If he cannot show the fact of the die-off is just as compatible with the one hypothesis as it is with the other, then he cannot logically demonstrate his notion that historical experience is unable to provide a means to choose between mutually exclusive interpretations.
For that, and for other reasons, I submit that Hoppe's bizarre notion of history is mere noise.
Yet, why, if it is mere noise, does Hoppe advance his notion of history in the first place? I am largely speculating here, but I suspect Hoppe does it in order to support his political, social, and economic theories.

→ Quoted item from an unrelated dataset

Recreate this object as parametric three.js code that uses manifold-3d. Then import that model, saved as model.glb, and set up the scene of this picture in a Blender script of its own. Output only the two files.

You see, Hoppe wants to argue that the "natural order" of humanity is a stateless society of private property owners. But what we know of history renders that notion absurd -- even more bizarre than the notion we've just discussed. So -- and here is my speculation -- Hoppe decided to redefine how hypotheses are tested in history, rather than admit his "natural order" is a joke.
Bottom Line: Regardless of his motives for them, Hoppe's ideas are bad enough that, like McDonald's "hamburgers" and Ayn Rand's "philosophy", they are bound to become popular.